Edinvest Schools intends to empower learners to become entrepreneurs with the introduction of innovative thinking.
DURBAN - Edinvest Schools intends to empower learners to become entrepreneurs with the introduction of innovative thinking.

The black owned investment company’s private schools are one of the few private schools in the country that offered a combination of full entrepreneurship classes for all grades, Emotional Intelligence, Robotics and Coding. Under the Edinvest Schools umbrella is Canaan College in uMlazi (Durban South) which offers grades R to 12 which opened its doors in January. 

Nest Pre-primary is the groups’ EMbali township- based (Pietermaritzburg) private pre-primary school.

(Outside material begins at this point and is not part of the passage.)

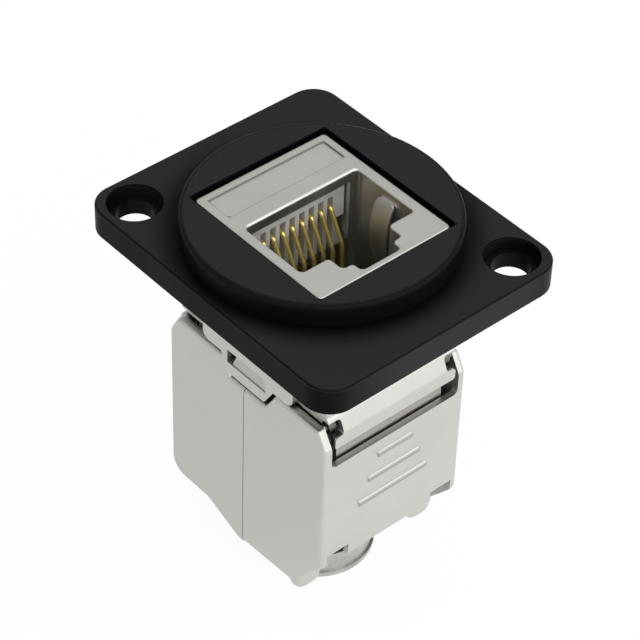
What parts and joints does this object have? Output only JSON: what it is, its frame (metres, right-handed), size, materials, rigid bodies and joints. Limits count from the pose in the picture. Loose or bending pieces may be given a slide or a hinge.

Edinvest Group chief executive Nhlanhla Khambule said that in a bid to grow its private school group and further entrench its accessible quality education footprint, they have acquired the KZN midlands based private boarding school called Kings School. 

“The KZN Midlands is the Education hub with schools like Hilton, Michaelhouse, Clifton, etc. Edinvest would assume full control of the school in January 2020 offering grades one to seven with the introduction of grade eight for the first time in this school with a farm-style learning environment,” said Khambule.

Edinvest said it will invest R50 million over the next two years to build the capacity of Kings School to 650 learners.

Khambule said that as a coastal school group, the acquisition fitted within their target market. It adds to our target of 12 schools by 2024.  “The location of the schools gives Edinvest countless opportunities to contribute to social sustainability and upliftment. We strongly believe that our learners will play a pivotal role in the social economic empowerment of the Nottingham Road communities.” 

Edinvest said the the KZN private education industry was a fast growing market which came coming from a low base as compared to the Gauteng market. 

Khambule said that they were humbled and encouraged by the growth they have enjoyed over the years as a business which has enabled them to be in a position to acquire one of KZN’s oldest and most excellent private schools. 

“Kings School was the first private school to take in black learners during the unfortunate apartheid era and as a business that sees itself as a champion of accessible quality education offering a comprehensive curriculum focused on Academic, Technological, Interpersonal and Entrepreneurial skills development, we are honoured to be part of this profoundly important piece of history,” said Khambule.  

He added that their strategic goal was to establish ten schools by 2024 within the Coastal provinces of KwaZulu-Natal, Eastern Cape and Western Cape as they  believed that that their unique selling proposition would ensure that they remained on course to achieve this. 

Edinvest schools provide quality education at affordable fees at approximately R30k per annum.  We are seeing a trend of parents migrating from the high end schools to our lower fee schools, which offer comparative levels of education.  

The Kings School’s board head Tanya Mitchell said they were equally elated about the acquisition and what the changeover will mean for this institution. “Kings School admitted black learners in contravention of apartheid laws because we were always committed to an equitable and multi-cultural nation. 

It is now fitting that we pass on the baton to a black-owned company that is committed to sustaining the legacy of social change and upliftment. That this changeover is being formalized during Heritage month is highly appropriate because it is symbolic of respect not only to history, but of the diversity that South Africa embodies. Let this change reinforce the potential that the school has, to be an agent of positive transformation and co-existence, ” said Mitchell.

She said the group would bring a new energy and approach while respecting and retaining the positive aspects of the King’s School legacy. Mitchell added the changeover would be momentous in terms of investment in infrastructure and the introduction of new management systems. 

The decision to retain all staff has lent comfort to existing parents and learners as the familiar faces that they have grown to love and respect will still be in place.